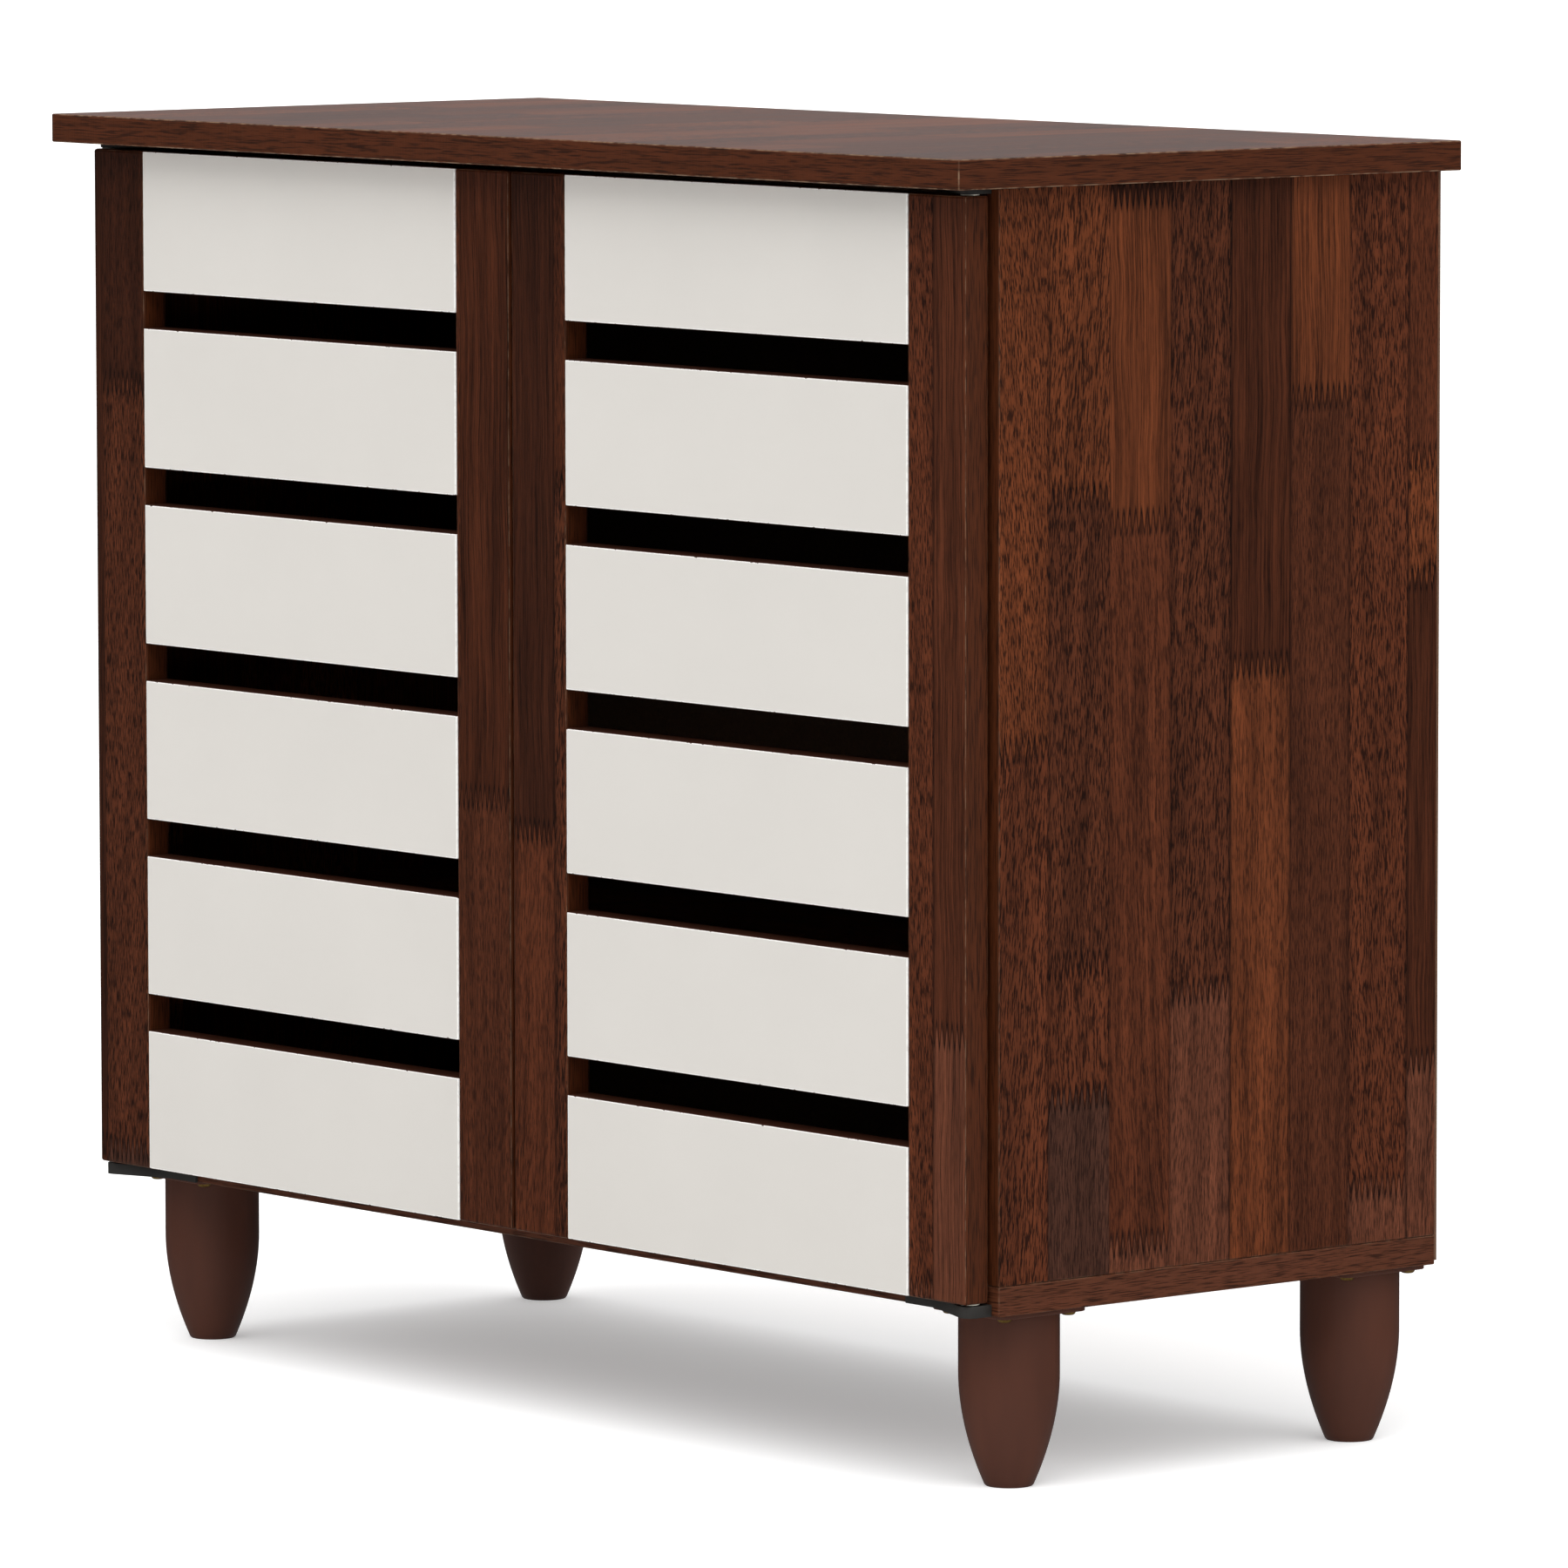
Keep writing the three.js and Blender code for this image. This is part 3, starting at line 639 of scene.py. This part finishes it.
def turned_leg(material, length, radius, stud_top):
    """One leg on the origin: a straight barrel that draws in to a small hollow foot."""
    deselect_all()
    barrel = length - LEG_TAPER_HEIGHT
    bpy.ops.mesh.primitive_cylinder_add(
        vertices=LEG_FACETS, radius=radius, depth=barrel, location=(0, 0, LEG_TAPER_HEIGHT + barrel / 2),
    )
    leg = bpy.context.object
    bpy.ops.object.transform_apply(location=True, rotation=False, scale=False)
    select_faces(leg, lambda face: face.normal.z < -0.9)
    current = radius
    step = LEG_TAPER_HEIGHT / LEG_TAPER_RINGS
    for ring in range(LEG_TAPER_RINGS - 1, -1, -1):
        height = ring * step
        drop = step if ring else step - FOOT_EDGE
        bpy.ops.mesh.extrude_region_move(TRANSFORM_OT_translate={"value": (0, 0, -drop)})
        target = leg_radius(radius, height if ring else FOOT_EDGE)
        bpy.ops.transform.resize(value=(target / current, target / current, 1), center_override=(0, 0, 0))
        current = target
    bpy.ops.mesh.extrude_region_move(TRANSFORM_OT_translate={"value": (0, 0, -FOOT_EDGE)})
    target = leg_radius(radius, 0) - FOOT_EDGE / 2
    bpy.ops.transform.resize(value=(target / current, target / current, 1), center_override=(0, 0, 0))
    bpy.ops.mesh.inset(thickness=FOOT_RIM)
    bpy.ops.mesh.extrude_region_move(TRANSFORM_OT_translate={"value": (0, 0, FOOT_RECESS)})
    select_faces(leg, lambda face: face.normal.z > 0.9 and face.center.z > length - MM)
    bpy.ops.mesh.inset(thickness=LEG_SHOULDER)
    bpy.ops.mesh.inset(thickness=radius - LEG_SHOULDER - LEG_STUD_RADIUS)
    bpy.ops.mesh.extrude_region_move(TRANSFORM_OT_translate={"value": (0, 0, stud_top - length)})
    return close_piece(leg, "turned_leg", material)


# ---------------------------------------------------------------- screws and nails

SCREW_FACETS = 24
CROSS_WIDTH = 0.9 * MM
CROSS_DEPTH = 1.1 * MM


def pan_head_screw(material, radius, height):
    """The head of a cross-recess screw on the origin, facing down."""
    deselect_all()
    bpy.ops.mesh.primitive_cylinder_add(
        vertices=SCREW_FACETS, radius=radius, depth=height, location=(0, 0, -height / 2),
    )
    head = bpy.context.object
    bpy.ops.object.transform_apply(location=True, rotation=False, scale=False)
    select_edges(head, lambda a, b: max(a.z, b.z) < -height * 0.9)
    bpy.ops.mesh.bevel(offset=height * 0.75, segments=4, affect="EDGES")
    bpy.ops.object.mode_set(mode="OBJECT")
    for turn in (0, 90):
        deselect_all()
        bpy.ops.mesh.primitive_cube_add(
            size=1, location=(0, 0, -height), rotation=(0, 0, math.radians(turn)),
            scale=(radius * 1.15, CROSS_WIDTH, min(CROSS_DEPTH, height) * 1.4),
        )
        cutter = bpy.context.object
        recess = head.modifiers.new("recess", "BOOLEAN")
        recess.operation = "DIFFERENCE"
        recess.solver = "EXACT"
        recess.object = cutter
        bpy.context.view_layer.objects.active = head
        bpy.ops.object.modifier_apply(modifier=recess.name)
        bpy.data.objects.remove(cutter)
    deselect_all()
    bpy.context.view_layer.objects.active = head
    head.select_set(True)
    return close_piece(head, "pan_head_screw", material, smooth_angle=30)


def flat_head(material, name, radius, height):
    """A flat round head on the origin, facing down, with a softened rim."""
    deselect_all()
    bpy.ops.mesh.primitive_cylinder_add(
        vertices=SCREW_FACETS, radius=radius, depth=height, location=(0, 0, -height / 2),
    )
    head = bpy.context.object
    bpy.ops.object.transform_apply(location=True, rotation=False, scale=False)
    select_edges(head, lambda a, b: max(a.z, b.z) < -height * 0.9)
    bpy.ops.mesh.bevel(offset=height * 0.6, segments=3, affect="EDGES")
    select_faces(head, lambda face: face.normal.z < -0.9)
    bpy.ops.mesh.inset(thickness=radius * 0.3)
    bpy.ops.mesh.extrude_region_move(TRANSFORM_OT_translate={"value": (0, 0, height * 0.25)})
    return close_piece(head, name, material)


FACING_FRONT = Matrix.Rotation(math.radians(-90), 4, "X")
FACING_BACK = Matrix.Rotation(math.radians(90), 4, "X")


def discard(*pieces):
    for piece in pieces:
        bpy.data.objects.remove(piece)


# ---------------------------------------------------------------- assembly


def build_legs(plastic):
    low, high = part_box("leg_front_right")
    plate_low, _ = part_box("leg_plate_front_right")
    model = turned_leg(plastic, plate_low[2], (high[0] - low[0]) / 2, high[2])
    for end in ENDS:
        for side in SIDES:
            name = f"leg_{end}_{side}"
            low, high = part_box(name)
            centre = (Vector(low) + Vector(high)) / 2
            place = Matrix.Translation((centre.x, centre.y, 0))
            piece = placed_copy(model, f"{name}_turned", place, "carcass")
            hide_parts(name)
    discard(model)


LEG_SCREW_INSET = 8 * MM


def build_leg_screws(screw):
    for end in ENDS:
        for side in SIDES:
            low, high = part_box(f"leg_plate_{end}_{side}")
            for x_name, x in (("a", low[0] + LEG_SCREW_INSET), ("b", high[0] - LEG_SCREW_INSET)):
                for y_name, y in (("a", low[1] + LEG_SCREW_INSET), ("b", high[1] - LEG_SCREW_INSET)):
                    place = Matrix.Translation((x, y, low[2]))
                    name = f"leg_screw_{end}_{side}_{x_name}{y_name}"
                    placed_copy(screw, name, place, "carcass")


NAIL_PITCH = 96 * MM
NAIL_EDGE = 8 * MM


def build_back_nails(nail):
    low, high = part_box("back_panel")
    columns = round((high[0] - low[0] - 2 * NAIL_EDGE) / NAIL_PITCH)
    rows = round((high[2] - low[2] - 2 * NAIL_EDGE) / NAIL_PITCH)
    spots = []
    for column in range(columns + 1):
        x = low[0] + NAIL_EDGE + (high[0] - low[0] - 2 * NAIL_EDGE) * column / columns
        spots += [(x, low[2] + NAIL_EDGE), (x, high[2] - NAIL_EDGE)]
    for row in range(1, rows):
        z = low[2] + NAIL_EDGE + (high[2] - low[2] - 2 * NAIL_EDGE) * row / rows
        spots += [(low[0] + NAIL_EDGE, z), (high[0] - NAIL_EDGE, z)]
    for number, (x, z) in enumerate(spots, start=1):
        place = Matrix.Translation((x, high[1], z)) @ FACING_BACK
        placed_copy(nail, f"back_nail_{number}", place, "carcass")


FLANGE_SCREW_INSETS = (9 * MM, 44 * MM)  # from the inner end of a lower plate
FLANGE_SCREW_DROP = 4.5 * MM  # below the top of the plate
UPPER_SCREW_INSETS = (8 * MM, 23 * MM)  # from the inner edge of an upper plate
UPPER_SCREW_SETBACK = 12 * MM  # from the back edge of the plate
FLANGE = 1.8 * MM


def build_hinges(plastic, pan_screw, sunk_screw):
    """Rounds the hinge plates and fixes each with two screws."""
    for side, sign in SIDES.items():
        for level in ("bottom", "top"):
            softened_copy(f"hinge_plate_{level}_{side}", 0.35 * MM, plastic, "carcass")
        low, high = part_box(f"hinge_plate_bottom_{side}")
        inner = low[0] if sign > 0 else high[0]
        for number, inset in enumerate(FLANGE_SCREW_INSETS, start=1):
            spot = (inner + sign * inset, high[1] - FLANGE, high[2] - FLANGE_SCREW_DROP)
            place = Matrix.Translation(spot) @ FACING_FRONT
            placed_copy(sunk_screw, f"hinge_screw_bottom_{side}_{number}", place, "carcass")
        low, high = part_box(f"hinge_plate_top_{side}")
        inner = low[0] if sign > 0 else high[0]
        for number, inset in enumerate(UPPER_SCREW_INSETS, start=1):
            spot = (inner + sign * inset, high[1] - UPPER_SCREW_SETBACK, low[2])
            placed_copy(
                pan_screw, f"hinge_screw_top_{side}_{number}", Matrix.Translation(spot), "carcass",
            )


POLE_LENGTH = 12 * MM
POLE_HEIGHT = 1.6 * MM
POLE_THICKNESS = 0.8 * MM
POLE_PROUD = 0.12 * MM
POLE_SPREAD = 3.2 * MM  # each pole's centre from the middle of the magnet


def build_catch(plastic, steel, screw):
    """Rounds the catch's housing and adds its steel pole strips and the screws of the strikes."""
    softened_copy("magnetic_catch", 0.6 * MM, plastic, "carcass")
    catch_low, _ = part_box("magnetic_catch")
    deselect_all()
    bpy.ops.mesh.primitive_cube_add(size=1, scale=(POLE_LENGTH, POLE_THICKNESS, POLE_HEIGHT))
    pole = bpy.context.object
    bpy.ops.object.transform_apply(location=False, rotation=False, scale=True)
    bpy.ops.object.mode_set(mode="EDIT")
    bpy.ops.mesh.select_all(action="SELECT")
    bpy.ops.mesh.bevel(offset=0.2 * MM, segments=2, affect="EDGES")
    close_piece(pole, "pole_strip", steel)
    for side in SIDES:
        low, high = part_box(f"door_{side}_strike")
        centre = (Vector(low) + Vector(high)) / 2
        for level, rise in (("lower", -POLE_SPREAD), ("upper", POLE_SPREAD)):
            spot = (centre.x, catch_low[1] - POLE_PROUD + POLE_THICKNESS / 2, centre.z + rise)
            placed_copy(pole, f"catch_pole_{side}_{level}", Matrix.Translation(spot), "carcass")
        place = Matrix.Translation((centre.x, high[1], centre.z)) @ FACING_BACK
        placed_copy(screw, f"door_{side}_strike_screw", place, f"door_{side}")
    discard(pole)


def build_leg_plates(plastic):
    for end in ENDS:
        for side in SIDES:
            softened_copy(f"leg_plate_{end}_{side}", 0.4 * MM, plastic, "carcass")


FLOOR_SIZE = 160
FLOOR_GLOW = 0.32
BACKDROP = (-0.77, 0.64, 0)  # towards the bright wall behind the cabinet
LAMPS = (  # name, azimuth, elevation and spread in degrees, strength
    ("key_light", 15, 60, 60, 1.25),
    ("fill_light", 85, 52, 70, 0.95),
)


def build_floor():
    """A seamless sheet of matt white studio paper."""
    bpy.ops.mesh.primitive_plane_add(size=FLOOR_SIZE, location=(0, 0, -0.02 * MM))
    floor = bpy.context.object
    floor.name = "studio_floor"
    material, tree = new_material("studio_paper")
    place = node(tree, "ShaderNodeTexCoord", out=3)
    tooth = node(tree, NOISE, {"Vector": place, "Scale": 2.0, "Detail": 2.0})
    colour = tint(tree, tooth, linear("#f4f4f4"), linear("#f8f8f8"))
    seen = node(tree, "ShaderNodeLightPath")
    glow = node(tree, MATHS, {0: seen, 1: FLOOR_GLOW}, operation="MULTIPLY")
    finish_material(tree, {
        "Base Color": colour, "Roughness": 0.9, "Specular IOR Level": 0.1,
        "Emission Color": (1, 1, 1, 1), "Emission Strength": glow,
    })
    floor.data.materials.append(material)
    floor.visible_glossy = False


def build_lights():
    """A broad soft light overhead that fades towards the walls, a bright wall, and two soft lamps."""
    world = bpy.data.worlds.new("studio")
    world.use_nodes = True
    tree = world.node_tree
    tree.nodes.clear()
    direction = node(tree, "ShaderNodeTexCoord")
    height = node(tree, "ShaderNodeSeparateXYZ", {0: direction}, out=2)
    overhead = node(tree, RANGE, {0: height, 1: -0.05, 2: 0.65, 3: 0.0, 4: 0.85})
    behind = node(tree, VECTOR, {0: direction, 1: BACKDROP}, out=1, operation="DOT_PRODUCT")
    backdrop = node(tree, RANGE, {0: behind, 1: 0.5, 2: 1.0, 3: 0.0, 4: 0.75})
    above = node(tree, RANGE, {0: height, 1: -0.02, 2: 0.02})
    backdrop = node(tree, MATHS, {0: backdrop, 1: above}, operation="MULTIPLY")
    below = node(tree, RANGE, {0: height, 1: -0.4, 2: -0.05, 3: 0.2, 4: 0.0})
    strength = node(tree, MATHS, {0: overhead, 1: backdrop}, operation="MAXIMUM")
    strength = node(tree, MATHS, {0: strength, 1: below}, operation="MAXIMUM")
    seen = node(tree, "ShaderNodeLightPath")
    strength = node(tree, MATHS, {0: strength, 1: seen}, operation="MAXIMUM")
    background = node(tree, "ShaderNodeBackground", {"Strength": strength})
    output = tree.nodes.new("ShaderNodeOutputWorld")
    tree.links.new(background, output.inputs["Surface"])
    background.node.inputs["Color"].default_value = (1, 1, 1, 1)
    bpy.context.scene.world = world
    for name, azimuth, elevation, spread, strength in LAMPS:
        data = bpy.data.lights.new(name, "SUN")
        data.energy = strength
        data.angle = math.radians(spread)
        lamp = bpy.data.objects.new(name, data)
        bpy.context.scene.collection.objects.link(lamp)
        a, e = math.radians(azimuth), math.radians(elevation)
        towards = Vector((math.sin(a) * math.cos(e), -math.cos(a) * math.cos(e), math.sin(e)))
        lamp.rotation_mode = "QUATERNION"
        lamp.rotation_quaternion = towards.to_track_quat("Z", "Y")
    bpy.context.scene.view_settings.view_transform = "Standard"


make_camera()
build_floor()
build_lights()
dress_boards()
dress_slats()
leg_plastic = moulded_plastic("moulded_leg_plastic", "#4e2c20", "#573123", 0.38, 0.6)
hinge_plastic = moulded_plastic("moulded_hinge_plastic", "#2a2826", "#34322f", 0.55, 0.4)
nylon = moulded_plastic("natural_nylon", "#cfcabb", "#dedaca", 0.45, 0.5)
zinc = plated_steel("zinc_plated_steel", "#9a9892", "#c4c2bc", 0.3)
yellow_zinc = plated_steel("yellow_zinc_plated_steel", "#8a6a35", "#c9a55e", 0.28)
dress(["back_panel"], hardboard())
dress([f"leg_plate_{end}_{side}" for end in ENDS for side in SIDES], leg_plastic)
dress(["magnetic_catch"], hinge_plastic)
dress([f"door_{side}_bush_{level}" for side in SIDES for level in ("bottom", "top")], nylon)
dress([f"door_{side}_strike" for side in SIDES], zinc)
dress([f"hinge_pin_{level}_{side}" for side in SIDES for level in ("bottom", "top")], zinc)
dress([f"shelf_peg_{s}_{e}_{d}" for s in SHELVES for e in ENDS for d in SIDES], zinc)

build_legs(leg_plastic)
leg_screw = pan_head_screw(yellow_zinc, 4 * MM, 2.4 * MM)
build_leg_screws(leg_screw)
back_nail = flat_head(zinc, "flat_nail", 2.2 * MM, 0.6 * MM)
build_back_nails(back_nail)
hinge_screw = pan_head_screw(zinc, 3.4 * MM, 1.4 * MM)
sunk_screw = flat_head(zinc, "sunk_screw", 3.2 * MM, 0.3 * MM)
strike_screw = flat_head(zinc, "strike_screw", 2.6 * MM, 0.14 * MM)
build_hinges(hinge_plastic, hinge_screw, sunk_screw)
build_catch(hinge_plastic, zinc, strike_screw)
build_leg_plates(leg_plastic)
discard(leg_screw, back_nail, hinge_screw, sunk_screw, strike_screw)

What you will do ▸ Identify and copy all lines with the word "scene".

Response ▸
Keep writing the three.js and Blender code for this image. This is part 3, starting at line 639 of scene.py. This part finishes it.
    bpy.context.scene.world = world
        bpy.context.scene.collection.objects.link(lamp)
    bpy.context.scene.view_settings.view_transform = "Standard"